Chikkanayakanahalli, Aug 15; “I think that the structure of the Russian parliament is the best because the government takes responsibility of the people there. In India, where there is a parliamentary form of government, there are many poor and illiterate people. The middle class sells themselves for votes and lose their representative freedom for the next five years,” argues sixteen-year-old R Madhusudhan vehemently.
He is the topper of the district in the SSLC exams this year (590/600). Having bagged the third prize in the national level essay contest ‘Parliamentary form of government – Gateway to good governance’ organised by the Commonwealth Parliamentary Association (Indian Division), he is truly the pride of the taluk.
Born on March 23, 1997 to graduate parents, he studied in a government school in a class of 80 students.

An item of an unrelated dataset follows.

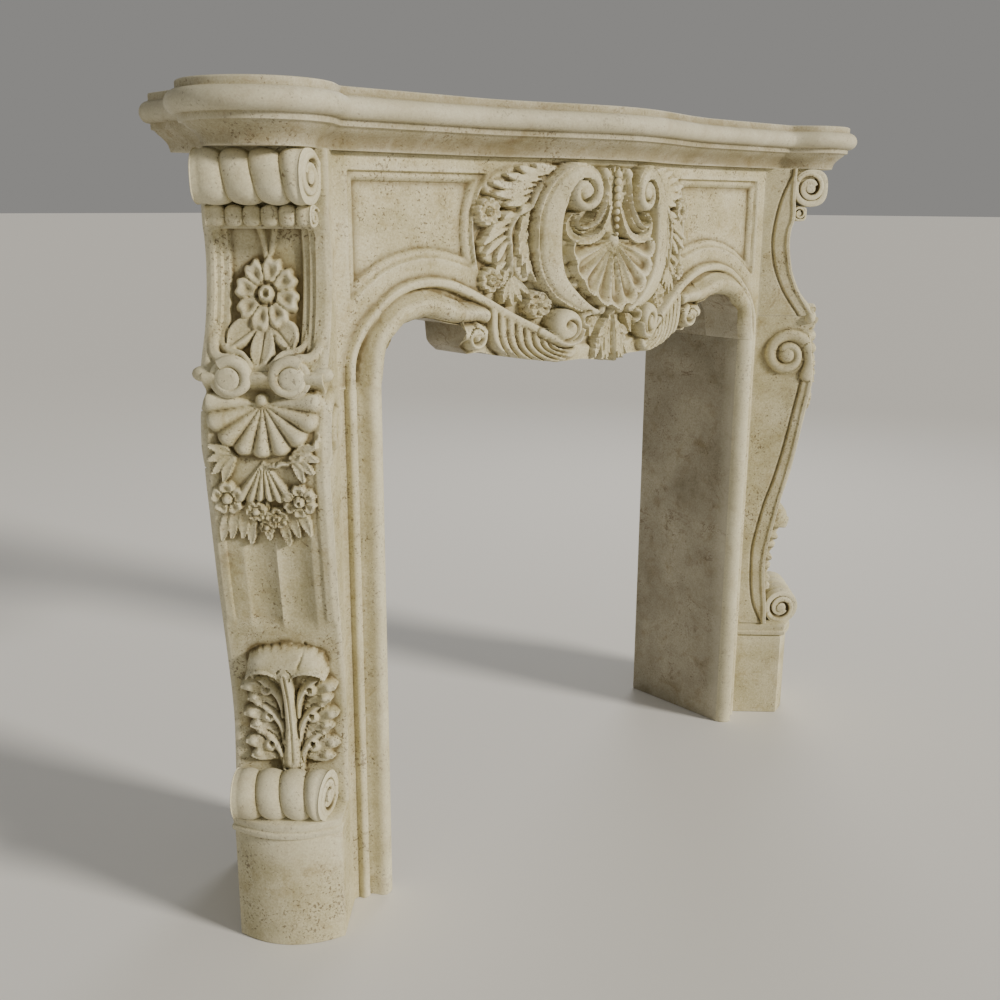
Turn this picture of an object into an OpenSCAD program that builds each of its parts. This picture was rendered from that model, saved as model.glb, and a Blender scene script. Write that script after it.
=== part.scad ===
// Carved stone fireplace mantel with canted scroll consoles and a shell cartouche.
// Millimetres. The floor is z = 0, the wall lies behind at +y, and x = 0 is the middle of the opening.

/* [Opening] */
// Clear width between the jambs
opening_w = 900; // [840:10:1300]
// Height of the joint where the frieze stands on the jambs
joint_h = 840; // [700:10:1100]
// Height of the frieze block above that joint
frieze_h = 332; // [320:2:420]
// Height of the arched shoulder above the joint
arch_rise = 94; // [70:1:110]

/* [Body] */
// Depth from the flat face of the frieze back to the wall
body_d = 235; // [180:5:400]
// Thickness of the frieze slab behind its flat face
frieze_t = 75; // [50:5:110]
// How far the middle of the frieze bows forward
bulge = 55; // [30:1:80]
// Half width of that bow
bulge_half = 300; // [260:5:330]
// Width of the edge moulding beside the opening
mould_w = 64; // [60:1:90]
// Flat margin of the frieze outside its moulding
margin = 13; // [8:1:30]
// Width of each block behind its console
block_w = 140; // [120:5:200]

/* [Shelf] */
// Thickness of the shelf
shelf_t = 80; // [60:1:110]
// How far the shelf's underside stands in front of the frieze
shelf_over = 13; // [8:1:30]
// How far the nose of the shelf moulding reaches past its underside
shelf_nose = 47; // [36:1:60]
// Radius of the shelf's underside over each console
bow_r = 72; // [60:1:90]
// How far the shelf's underside stands outside the block
shelf_side = 46; // [30:1:80]

/* [Consoles] */
// Angle that the consoles are turned outwards
cant = 45; // [40:1:50]
// Width across a console
console_w = 162; // [130:2:200]
// Gap between the moulding and the console's side
console_gap = 4; // [0:1:12]
// Height of the plinth below its groove
plinth_h = 182; // [120:2:260]
// Height of the plinth's cap
cap_h = 30; // [20:1:44]
// Reach of the plinth's corners in front of the face
plinth_out = 98; // [90:1:110]
// Extra reach of the plinth's bowed front in its middle
plinth_bow = 26; // [10:1:34]
// Depth of the carving on the consoles
carve = 10; // [6:1:14]

/* [Hidden] */

stone = "#d9cfb9";
stone_shade = "#cfc3aa";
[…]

His family lives in a small hut and his father works as an autorickshaw driver for a living. He had always been at the top of his class at school, with mathematics being his favourite subject.
He has also won numerous prizes in competitions like singing, crosswords, quiz and science experiments. He likes to play carrom and chess in his free time.

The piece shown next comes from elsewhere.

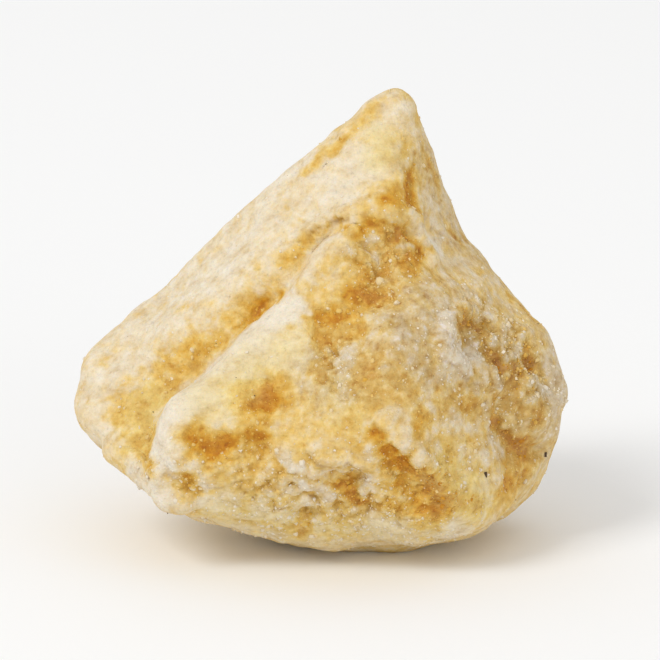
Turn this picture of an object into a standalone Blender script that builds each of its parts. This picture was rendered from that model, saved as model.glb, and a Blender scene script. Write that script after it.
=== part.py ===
"""Jaggery block: one broken lump of block jaggery, resting on its flat underside.

Lengths are in millimetres until the finished mesh is scaled to metres.
+X is the right of the block, -Y its front and +Z is up. Directions are given
as seen from the heart, a point inside the block: azimuth 0 looks to the front,
-90 to the left, 90 to the right and 180 to the back, and slope is the angle
above the horizontal.
"""
import bpy
import bmesh
import numpy as np
from mathutils import Matrix, Vector

NAME = "jaggery_block"
MM = 0.001

# Driving dimensions: width, depth and height of the whole block.
SIZE = (66.0, 50.0, 61.5)
HEART = np.array([0.0, 0.0, 24.0])

# Mesh: the cube's edges start with this many faces and double at each refining.
COARSE_FACES = 7
REFININGS = 2
SETTLE_ROUNDS = 8
SOLVE_STEPS = 30
FAR = 60.0

# The lump is bounded by broken faces: (azimuth, slope, reach from the heart).
EDGE_ROUNDING = 1.3
CORE_FACES = {
    "left_slope": (-50, 38, 18.9),
    "front": (-13, 29, 16.4),
    "peak_right": (62, 17, 19.7),
    "tip": (-5, 77, 40.0),
    "back_left": (-140, 38, 20.2),
    "back_right": (131, 19, 22.8),
    "back": (172, 14, 23.0),
    "back_low_left": (-128, -12, 28.0),
    "back_low_right": (140, -20, 27.5),
    "back_under": (192, -42, 27.5),
    "left_nose": (-90, 0, 33.8),
    "left_under": (-76, -43, 28.9),
    "left_keel": (-50, -67, 24.1),
    "left_back_keel": (-110, -58, 25.2),
    "front_under": (-3, -26, 22.4),
    "front_keel": (5, -56, 24.8),
    "right_keel": (62, -64, 27.1),
    "right_under": (71, -40, 31.8),
}

# The shoulder swells out of the lump at the right, below the steep side of the peak.
SHOULDER_ROUNDING = 1.6
SHOULDER_BLEND = 4.5
SHOULDER_FACES = {
    "front_right": (43, 7, 23.8),
    "top": (55, 47, 21.8),
    "right": (90, 0, 35.2),
    "under": (71, -40, 31.8),
    "keel": (62, -64, 27.1),
    "front": (-13, 29, 16.0),
    "front_under": (-3, -26, 22.4),
    "front_keel": (5, -56, 24.8),
    "back_right": (128, -4, 26.5),
    "back": (168, 10, 19.0),
    "back_under": (170, -45, 26.0),
    "top_back": (135, 48, 20.5),
    "inner": (-80, -15, -2.0),
    "cap": (-60, 60, 8.0),
}

# Grooves, ribs and hollows, each drawn through points that are pulled onto the surface:
# (rise at the start and end, half width at the start and end, crease, points).
# A crease near 1 is sharp along its middle and 2 is round.
STROKES = {
    "trough": ((-0.9, -2.6), (1.9, 6.0), 1.6,
               [(2, -8, 46), (-5, -10, 38), (-14, -12, 29), (-23.5, -12, 21), (-24.5, -15, 17)]),
    "trough_side": ((-0.8, -1.8), (3.0, 9.0), 2.0,
                    [(-8, -9, 35), (-17, -9, 27), (-25, -9, 21), (-27, -13, 14)]),
    "lobe_crest": ((0.9, 0.8), (1.8, 5.0), 1.8,
                   [(4, -9, 44), (-5, -12, 35), (-11, -13, 30), (-18, -15.5, 21.5), (-18.5, -17.5, 16.5)]),
    "lobe_belly": ((0.5, 2.0), (4.0, 8.5), 2.0,
                   [(1, -14, 36), (-7, -15, 28), (-13.5, -17, 20)]),
    "bottom_lip": ((1.8, 1.2), (3.4, 3.0), 2.0,
                   [(-28, -9, 13.5), (-24, -13, 11.5), (-19, -16.5, 10)]),
    "ledge": ((0.5, 1.1), (1.8, 2.4), 1.8,
              [(-2, -8, 44.8), (3, -7.5, 47.8), (9, -8, 47.6), (13, -6, 46)]),
    "hollow": ((-1.9, -1.4), (5.0, 4.5), 2.0,
               [(8, -12, 42), (8, -13, 37.5)]),
    "right_valley": ((-0.9, -1.3), (2.2, 2.2), 1.5,
                     [(24.5, -11, 22), (23.5, -12, 18.5), (26.5, -10, 14.5), (30, -6, 13.5)]),
    "right_lobe": ((0.9, 1.1), (3.0, 3.2), 2.0,
                   [(27, -8, 23), (29, -7, 18.5)]),
    "diagonal": ((1.0, 1.3), (2.6, 3.0), 1.6,
                 [(8.5, -22, 22.5), (12.7, -22, 17.5), (17, -20, 12.5)]),
    "under_facet": ((-1.6, -2.0), (3.6, 4.6), 2.0,
                    [(8.5, -22, 17.5), (12, -21, 12)]),
    "arc_pit": ((-1.5, -1.5), (2.6, 2.4), 1.8,
                [(1.6, -21, 14.5), (4.5, -21, 14.2)]),
    "lobe_notch": ((-1.4, -1.2), (3.0, 3.8), 2.0,
                   [(-16, -18, 18.5), (-8, -20, 17.5)]),
    "left_dip": ((-1.6, -0.9), (7.0, 5.0), 2.0,
                 [(-20, 1, 33), (-11, -2, 42)]),
    "back_scoop": ((-2.2, -1.6), (11.0, 8.0), 2.0,
                   [(-13, 14, 34), (-4, 12, 44)]),
    "back_shelf": ((1.3, 1.0), (2.8, 3.0), 1.6,
                   [(-24, 10, 22), (-8, 22, 27), (10, 20, 29), (22, 12, 27)]),
    "back_groove": ((-1.6, -1.2), (3.4, 2.8), 1.8,
                    [(-22, 14, 17), (-6, 24, 21.5), (10, 22, 24), (20, 14, 22)]),
    "back_rib": ((1.0, 1.2), (2.2, 4.5), 1.8,
                 [(10, 5, 54), (9, 11, 44), (3, 17, 34)]),
    "back_cleft": ((-1.2, -1.6), (2.4, 3.0), 1.6,
                   [(15, 9, 42), (20, 12, 32), (21, 15, 22)]),
    "left_under_dip": ((-1.2, -1.2), (4.5, 4.5), 2.0,
                       [(-29, 2, 14), (-23, 12, 13)]),
    "right_back_dip": ((-1.2, -1.6), (4.0, 5.0), 2.0,
                       [(31, 2, 22), (26, 10, 14)]),
}

# Uneven relief of the broken surface: (grain size, height).
RELIEF = ((11.0, 0.8), (6.0, 0.5), (3.4, 0.3))
RELIEF_SEED = 3

# Points this near the underside's plane are laid on it, and the carving fades out this high
# above it, so that the rim of the foot stays clean.
FOOT_SNAP = 0.25
FOOT_FADE = 2.0


def clear_scene():
    for old in list(bpy.data.objects):
        bpy.data.objects.remove(old)


def unit(azimuth, slope):
    """The direction of an azimuth and a slope, both in degrees."""
    turn, lift = np.radians(azimuth), np.radians(slope)
    return np.array([np.sin(turn) * np.cos(lift), -np.cos(turn) * np.cos(lift), np.sin(lift)])


def soft_max(values, rounding):
    """The largest value, blended over the rounding where two are nearly equal."""
    top = values.max(axis=0)
    return top + rounding * np.log(np.exp((values - top) / rounding).sum(axis=0))


def faces_field(points, faces, rounding):
    """Distance outside a body bounded by flat faces, with rounded edges."""
    normals = np.array([unit(azimuth, slope) for azimuth, slope, _ in faces.values()])
    reaches = np.array([reach for _, _, reach in faces.values()])
    return soft_max(((points - HEART) @ normals.T - reaches).T, rounding)


def body_field(points):
    """Distance outside the core and its shoulder, joined by a smooth fillet."""
    core = faces_field(points, CORE_FACES, EDGE_ROUNDING)
    shoulder = faces_field(points, SHOULDER_FACES, SHOULDER_ROUNDING)
    share = np.clip(0.5 + 0.5 * (shoulder - core) / SHOULDER_BLEND, 0.0, 1.0)
    joined = shoulder * (1.0 - share) + core * share
    return joined - SHOULDER_BLEND * share * (1.0 - share)


def pull_to_body(points):
    """Each point moved along its line from the heart until it lies on the body."""
    directions = points - HEART
    directions = directions / np.linalg.norm(directions, axis=1, keepdims=True)
    near = np.zeros(len(points))
    far = np.full(len(points), FAR)
    for _ in range(SOLVE_STEPS):
        middle = (near + far) / 2.0
        inside = body_field(HEART + directions * middle[:, None]) < 0.0
        near = np.where(inside, middle, near)
        far = np.where(inside, far, middle)
    return HEART + directions * near[:, None]


def stroke_rise(points, rises, widths, crease, path):
    """Height of one groove or rib at each point, from its distance to the path."""
    path = pull_to_body(np.array(path, dtype=float))
    legs = len(path) - 1
    rise = np.zeros(len(points))
    strongest = np.zeros(len(points))
    for leg in range(legs):
        start, run = path[leg], path[leg + 1] - path[leg]
        along = np.clip((points - start) @ run / (run @ run), 0.0, 1.0)
        distance = np.linalg.norm(points - start - along[:, None] * run, axis=1)
        progress = (leg + along) / legs
        width = widths[0] + (widths[1] - widths[0]) * progress
        height = rises[0] + (rises[1] - rises[0]) * progress
        strength = np.clip(1.0 - (distance / width) ** crease, 0.0, 1.0) ** 2
        rise = np.where(strength > strongest, height * strength, rise)
        strongest = np.maximum(strength, strongest)
    return rise


def lattice_hash(cell, seed):
    """A repeatable whole number for each lattice cell."""
    mask = 0xFFFFFFFF
    mixed = (cell @ np.array([374761393, 668265263, 1274126177]) + seed * 974634777) & mask
    mixed = ((mixed ^ (mixed >> 13)) * 1274126177) & mask
    return mixed ^ (mixed >> 16)


def gradient_noise(points, size, seed):
    """Smooth noise of about -1 to 1 whose bumps are one size apart."""
    scaled = points / size
    cell = np.floor(scaled).astype(np.int64)
    inside = scaled - cell
    fade = inside ** 3 * (inside * (inside * 6.0 - 15.0) + 10.0)
    total = np.zeros(len(points))
    for corner in np.ndindex(2, 2, 2):
        number = lattice_hash(cell + np.array(corner), seed)
        turn = (number & 0xFFFF) / 0xFFFF * 2.0 * np.pi
        lift = ((number >> 16) & 0xFFFF) / 0xFFFF * 2.0 - 1.0
        flat = np.sqrt(np.clip(1.0 - lift ** 2, 0.0, 1.0))
        gradient = np.stack([flat * np.cos(turn), flat * np.sin(turn), lift], axis=1)
        weight = np.where(np.array(corner), fade, 1.0 - fade).prod(axis=1)
        total += weight * (gradient * (inside - corner)).sum(axis=1)
    return total * 1.6


def relief_rise(points):
    """The uneven relief: noise of several grain sizes, added up."""
    total = np.zeros(len(points))
    for layer, (size, height) in enumerate(RELIEF):
        total += height * gradient_noise(points, size, RELIEF_SEED + layer)
    return total


def read_points(bm):
    return np.array([vert.co[:] for vert in bm.verts])


def write_points(bm, points):
    for vert, point in zip(bm.verts, points):
        vert.co = Vector(point)


def raise_surface(bm, rise):
    """Each point moved outward along its normal by its own rise, less and less near the foot."""
    bm.normal_update()
    for vert, height in zip(bm.verts, rise):
        fade = min(max(vert.co.z / FOOT_FADE, 0.0), 1.0)
        vert.co += vert.normal * float(height) * fade


def settle(bm):
    """Evens the points out over the body without leaving it."""
    for _ in range(SETTLE_ROUNDS):
        bmesh.ops.smooth_vert(bm, verts=bm.verts[:], factor=0.5,
                              use_axis_x=True, use_axis_y=True, use_axis_z=True)
        write_points(bm, pull_to_body(read_points(bm)))


def make_body(bm):
    """A divided cube pulled onto the body, with its faces settled at each refining."""
    bmesh.ops.create_cube(bm, size=2.0, matrix=Matrix.Translation(Vector(HEART)))
    bmesh.ops.subdivide_edges(bm, edges=bm.edges[:], cuts=COARSE_FACES - 1, use_grid_fill=True)
    settle(bm)
    for _ in range(REFININGS):
        bmesh.ops.subdivide_edges(bm, edges=bm.edges[:], cuts=1, use_grid_fill=True)
        settle(bm)


def carve(bm):
    """The grooves, ribs and hollows, then the relief on top of them."""
    points = read_points(bm)
    raise_surface(bm, sum(stroke_rise(points, *stroke) for stroke in STROKES.values()))
    raise_surface(bm, relief_rise(read_points(bm)))


def cut_foot(bm):
    """The flat underside that the block rests on, cut at height zero."""
    bmesh.ops.bisect_plane(bm, geom=bm.verts[:] + bm.edges[:] + bm.faces[:], dist=FOOT_SNAP,
                           plane_co=(0.0, 0.0, 0.0), plane_no=(0.0, 0.0, -1.0), clear_outer=True)
    for vert in bm.verts:
        if abs(vert.co.z) <= FOOT_SNAP:
            vert.co.z = 0.0
    rim = [edge for edge in bm.edges if edge.is_boundary]
    bmesh.ops.holes_fill(bm, edges=rim, sides=0)


def fit_to_size(bm):
    """Stretches the block to its driving dimensions and centres it over the origin."""
    points = read_points(bm)
    low, high = points.min(axis=0), points.max(axis=0)
    middle = (low + high) / 2.0
    middle[2] = low[2]
    write_points(bm, (points - middle) * np.array(SIZE) / (high - low))


def jaggery_material():
    material = bpy.data.materials.new("jaggery")
    material.use_nodes = True
    shader = material.node_tree.nodes["Principled BSDF"]
    shader.inputs["Base Color"].default_value = (0.66, 0.47, 0.22, 1.0)
    shader.inputs["Roughness"].default_value = 0.62
    shader.inputs["Metallic"].default_value = 0.0
    return material


def make_block():
    bm = bmesh.new()
    make_body(bm)
    carve(bm)
    cut_foot(bm)
    fit_to_size(bm)
    bmesh.ops.scale(bm, vec=(MM, MM, MM), verts=bm.verts)
    bmesh.ops.recalc_face_normals(bm, faces=bm.faces)
    mesh = bpy.data.meshes.new(NAME)
    bm.to_mesh(mesh)
    bm.free()
    mesh.shade_smooth()
    mesh.set_sharp_from_angle(angle=np.radians(50.0))
    mesh.materials.append(jaggery_material())
    return bpy.data.objects.new(NAME, mesh)


def main():
    clear_scene()
    collection = bpy.data.collections.new(NAME)
    bpy.context.scene.collection.children.link(collection)
    collection.objects.link(make_block())


main()
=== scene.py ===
import bpy
import numpy as np
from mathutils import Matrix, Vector


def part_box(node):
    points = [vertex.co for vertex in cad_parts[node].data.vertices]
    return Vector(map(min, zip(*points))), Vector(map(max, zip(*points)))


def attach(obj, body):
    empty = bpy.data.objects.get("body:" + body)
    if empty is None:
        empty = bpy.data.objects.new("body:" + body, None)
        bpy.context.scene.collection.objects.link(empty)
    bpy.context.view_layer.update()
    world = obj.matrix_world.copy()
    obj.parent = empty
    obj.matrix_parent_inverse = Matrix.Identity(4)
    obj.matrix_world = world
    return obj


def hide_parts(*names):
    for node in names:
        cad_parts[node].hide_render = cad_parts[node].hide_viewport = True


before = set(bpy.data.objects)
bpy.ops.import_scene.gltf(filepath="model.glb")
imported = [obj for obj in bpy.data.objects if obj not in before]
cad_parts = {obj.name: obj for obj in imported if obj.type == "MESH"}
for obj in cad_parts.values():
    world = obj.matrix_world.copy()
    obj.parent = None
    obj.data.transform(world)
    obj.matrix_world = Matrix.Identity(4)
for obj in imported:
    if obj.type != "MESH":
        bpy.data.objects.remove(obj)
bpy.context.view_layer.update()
mm = 0.001
print("frame loaded:", ", ".join(sorted(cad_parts)))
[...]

The incident of a privileged student being felicitated over him lat school left a bitter impression on his mind. He turned this bitterness into a challenge which eventually led to him to receiving a prize from speaker Meira Kumar.
Several organisations have felicitated Madhusudhan for exemplary achievements and some of them have even offered to help him with his academics.

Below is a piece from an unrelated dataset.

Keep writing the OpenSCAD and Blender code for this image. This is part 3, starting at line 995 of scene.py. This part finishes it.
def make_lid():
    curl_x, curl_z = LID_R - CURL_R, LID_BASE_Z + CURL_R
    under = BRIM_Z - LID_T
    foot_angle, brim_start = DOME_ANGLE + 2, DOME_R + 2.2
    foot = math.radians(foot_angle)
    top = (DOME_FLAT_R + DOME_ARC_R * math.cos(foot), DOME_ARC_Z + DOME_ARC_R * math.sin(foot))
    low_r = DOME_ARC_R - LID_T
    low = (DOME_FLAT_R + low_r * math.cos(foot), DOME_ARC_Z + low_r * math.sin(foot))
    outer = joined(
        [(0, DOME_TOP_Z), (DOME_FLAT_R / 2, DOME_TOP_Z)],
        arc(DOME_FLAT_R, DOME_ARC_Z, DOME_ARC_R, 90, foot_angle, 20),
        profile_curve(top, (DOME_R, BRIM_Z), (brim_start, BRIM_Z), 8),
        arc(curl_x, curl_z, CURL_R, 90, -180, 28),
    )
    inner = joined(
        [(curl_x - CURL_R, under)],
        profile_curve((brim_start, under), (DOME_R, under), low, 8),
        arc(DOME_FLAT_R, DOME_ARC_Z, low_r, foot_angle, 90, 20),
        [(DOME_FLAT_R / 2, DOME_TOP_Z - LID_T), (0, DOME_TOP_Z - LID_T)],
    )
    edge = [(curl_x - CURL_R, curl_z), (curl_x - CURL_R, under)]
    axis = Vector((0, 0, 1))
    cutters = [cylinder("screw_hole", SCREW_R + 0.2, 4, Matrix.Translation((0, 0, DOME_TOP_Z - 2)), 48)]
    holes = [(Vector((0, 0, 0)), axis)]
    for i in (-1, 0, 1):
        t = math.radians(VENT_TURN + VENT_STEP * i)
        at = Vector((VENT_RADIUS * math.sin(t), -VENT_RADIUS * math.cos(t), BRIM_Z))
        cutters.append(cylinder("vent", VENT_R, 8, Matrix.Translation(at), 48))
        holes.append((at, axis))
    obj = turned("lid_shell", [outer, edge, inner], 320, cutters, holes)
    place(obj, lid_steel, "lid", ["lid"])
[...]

“We are not economically privileged. Our degrees did not get us jobs. Knowledge is the only wealth of the poor. our son’s achievements have made us proud and our dreams have come true,” says his mother Saraswati.
Madhusudhan, who is a first year pre-university student of Science at Tumkur Sarvodaya College, aspires to be an IAS officer when he grows up and involve himself in the upliftment of rural India.
Thanks to his son’s efforts, Madhusudhan’s father Ravikumar has become the convenor of the Right to Information Act (RTI) in the district.
When his son complained to him about the lack of basic facilities at school, instead of just fretting over the poorly maintained system, he submitted a report to the Education Department, asking them to implement the solutions.